Over My Head is another wonderful Christine tune. Her voice and writing style is reminiscent of a memory in an odd way, her songs seem to shade in the soundtrack to the thoughts of a beautiful spring day being thought about again. Crystal is an interesting case, another one of those mystical songs that the band have been toying with the whole album, but it’s hard to connect to the album version in the retrospective. The album cut is sung by Buckingham, with Nicks and McVie doing the backing vocals on the chorus, and it sounds great. The issue comes when we hear the version Nicks did solo in the 1990s, which blows this version out of the water. She wrote the song, first of all, but the second part comes in when you think of how much stronger it sounds with the wiseness of an older narrator at it’s helm. Lines like How the faces of love have changed, turning the pages / I have changed but you remain ageless carry weight when coming from someone looking back at their life, not towards it. It’s just a great song, but it’s hard not to wish it was kept in the vault for just a minute longer. Say You Love Me is one of the best pop songs ever written. I genuinely think it’s a top three Fleetwood Mac song as well, it’s just so charismatic and charming you can’t help but smile and nod your head as it plays. It’s the precursor to Rumours You Make Loving Fun, and it’s so nice to hear a truly upbeat Christine tune. I love Buckingham’s guitar solo too - it’s just all around perfect in ways the human mind can’t comprehend. What makes a song good? Can it not just be perfect in every respect and loved for that fact alone? 


Fleetwood Mac performing Say You Love Me in 1975

I know it must seem like my favoritism of Stevie Nicks is a backbone of every piece of Fleetwood Mac themed writing I do, but I regret to inform you that when you are Stevie Nicks and the two songs you contribute to an album - your major label debut, mind you - are Rhiannon and LANDSLIDE, well… you’re due for a hefty dose of favoritism from just about anyone with an ounce of sense in their head. Landslide, what can be said? One of the most perfect songs ever written, a song that only gets better and better as the years go by, making it hard to believe she was no more than 26 writing it. She comes across so worldly and wise in the three minutes, an understanding of love, loss, and change coming across in some of the most simple and universal lyrics that convey those larger than life feelings. The simple guitar part from Buckingham as she sings of their fading relationship does more here than anything on Rumours in my honest opinion. Time makes you bolder, even children get older / And I’m getting older too. It also works so well as one of those perfect songs that benchmarks so many different parts of an artists life. When she sang it here it feels like a woman with her whole life ahead of her as she makes the decision to put herself first. In the 1990s, on the reunion tour, it was an admission that things were different now, but still able to scrape by. Now, it’s a tribute to Christine with a heartbreaking twist that change can sometimes come in the worst ways. There was no writing like her at this time. Her songs were so strong on this album alone that despite the fact Christine and Lindsey were inserting some of their career best songs, they are overshadowed in two show stopping numbers from one of the genuine greatest to ever do it. 

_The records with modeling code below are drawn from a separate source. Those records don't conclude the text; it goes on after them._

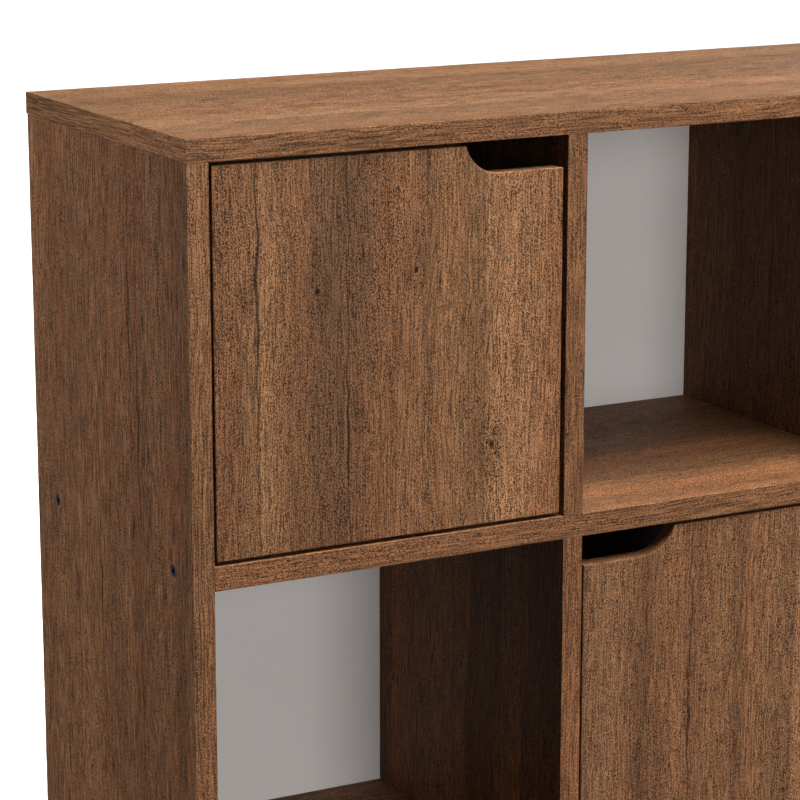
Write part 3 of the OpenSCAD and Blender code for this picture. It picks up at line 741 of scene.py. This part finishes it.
# Azimuth and elevation in degrees, distance and size in metres, and power in watts.
# Azimuth 0 is straight in front
SOFTBOXES = {
    "front_softbox": (-1, 8, 4.5, 2.0, 96),
    "key_softbox": (20, 62, 4.0, 1.6, 125),
    "overhead_softbox": (25, 78, 4.0, 1.6, 190),
    "left_fill": (-110, 15, 4.5, 2.0, 122),
    "right_fill": (125, 6, 4.5, 2.0, 120),
}
FLOOR_LIGHT_STRENGTH = 3.9
FLOOR_LIGHT_ANGLE = math.radians(70)


def softbox(name, azimuth, elevation, distance, size, power):
    """An area light aimed at the middle of the object."""
    target = (LOW + HIGH) / 2
    a, e = math.radians(azimuth), math.radians(elevation)
    away = Vector((math.sin(a) * math.cos(e), -math.cos(a) * math.cos(e), math.sin(e)))
    data = bpy.data.lights.new(name, "AREA")
    data.shape = "DISK"
    data.size = size
    data.energy = power
    light = bpy.data.objects.new(name, data)
    light.location = target + away * distance
    light.rotation_euler = away.to_track_quat("Z", "Y").to_euler()
    bpy.context.scene.collection.objects.link(light)


for name, setting in SOFTBOXES.items():
    softbox(name, *setting)

# A light for the floor alone keeps the ground near white without washing out the object
lit_floor = bpy.data.collections.new("lit_floor")
lit_floor.objects.link(floor)
sky_data = bpy.data.lights.new("floor_light", "SUN")
sky_data.energy = FLOOR_LIGHT_STRENGTH
sky_data.angle = FLOOR_LIGHT_ANGLE
sky = bpy.data.objects.new("floor_light", sky_data)
bpy.context.scene.collection.objects.link(sky)
sky.light_linking.receiver_collection = lit_floor

# ---------------------------------------------------------------- camera

LENS = 130.7
SENSOR_WIDTH = 36.0
SIGHT = 100.0
# The camera stands to the left of the object, in front of it and above it, and looks down and to the right
LEFT_OF_OBJECT = 0.855
IN_FRONT = 1.911
ABOVE = 0.294
LOOKS_DOWN = 13.14
LOOKS_RIGHT = 28.35

camera_data = bpy.data.cameras.new("camera")
camera_data.lens = LENS
camera_data.sensor_width = SENSOR_WIDTH
camera_data.clip_end = SIGHT
camera = bpy.data.objects.new("camera", camera_data)
camera.location = (LOW.x - LEFT_OF_OBJECT, LOW.y - IN_FRONT, HIGH.z + ABOVE)
camera.rotation_euler = (math.radians(90 - LOOKS_DOWN), 0.0, math.radians(-LOOKS_RIGHT))
bpy.context.scene.collection.objects.link(camera)
bpy.context.scene.camera = camera
bpy.context.scene.view_settings.view_transform = "Standard"
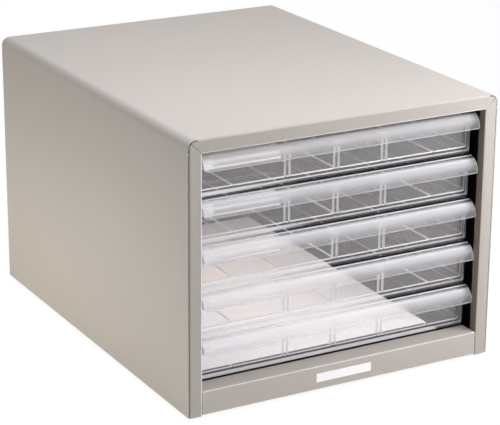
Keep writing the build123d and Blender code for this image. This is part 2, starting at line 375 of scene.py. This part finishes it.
# Haze against the drop below the drawer's top edge, in millimetres
LIP_HAZE = (
    (0.0, 0.0), (0.12, 0.0), (0.16, 0.95), (0.45, 0.95), (0.55, 0.0),
    (1.2, 0.04), (2.2, 0.74), (4.0, 0.46), (8.0, 0.22), (12.0, 0.11),
)
HOLDER_HAZE = (
    (0.0, 0.36), (2.0, 0.43), (2.6, 1.0), (3.6, 0.17), (5.6, 0.17),
    (6.4, 0.94), (7.4, 0.17), (9.4, 0.2), (10.4, 1.0), (11.4, 0.22),
)

# Each glowing strip: from and to in depth behind the lip's front, from and to in height above
# the drawer's bottom, all in millimetres, and its share of haze.
GLOWING = (
    (14.7, 15.5, 3.3, 5.2, 1.00),    # the corner between the front wall and the floor
    (16.2, 400.0, 4.3, 4.8, 0.80),   # the tops of the ribs on the floor
    (15.0, 16.4, 5.1, 28.3, 0.55),   # the divider ribs behind the front wall
    (-0.1, 2.0, 22.6, 23.1, 0.70),   # the lower rim of the lip
    (12.7, 13.0, 1.7, 2.2, 0.80),    # the line low on the front wall
)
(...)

Fleetwood Mac performing Landslide in 1997

World Turning is actually a collaboration between Chrinstine and Lindsey, the first of many, and is such a great introduction to their work together. In bridges the two halves of Fleetwood Mac so well, the plucky acoustic guitars that remind of Oh Well and the Peter Green era, and the catchy harmonines as the song progresses. It's the closest thing to a completed group song on the whole album, not as cohesive as The Chain but still a pretty damn good effort. Sugar Daddy is a pleasent listen, but it doesn't really stand out in the grand scheme of the album. It's a Christine tune so it's good, obviously, but it's probably her weakest output on the album. The album closes with might just be my favorite Lindsey Buckingham song: I’m So Afraid. This song is just so damn good, the mysterious aura around the unspecified lyrics paired with the anxiety-inducing instrumentation makes it the perfect soundtrack for a movie that was never made. His delivery gets more and more strained as the song goes on, like he’s running from something that no one knows but himself. It’s The Who’s Behind Blue Eyes without the payoff - always building but leaving you anticipating until it just ends. 


I've gone on time and time again about how overrated I find Rumours - it's just so underwhelming compared to any other release they put out - but self-titled almost illuminates certain aspects of it's appeal to me. You listen to this album, all the wild and catchy moments feeling so new and fresh and then they are honed to perfection on Rumours. If anything, the disjoined, un-assuming sounds of this album are what make it so much more enjoyable to me. To pack so much into what was their last chance at stardom and come out as the victorious kings and queens is a truth to behold.


There’s something so pure about Fleetwood Mac (1975). It’s everyone making some of their best songs, playing at the height of their powers, throwing everything in hopes that it sticks. Fleetwood Mac had been throwing everything to see if it sticks for a long time, but this was their lighting in a bottle moment. Suddenly, it didn’t matter how many times they struck out because the homerun was that impressive of a payoff. 


Who cares what parts make up the ship at the end of the day, as long as it sails.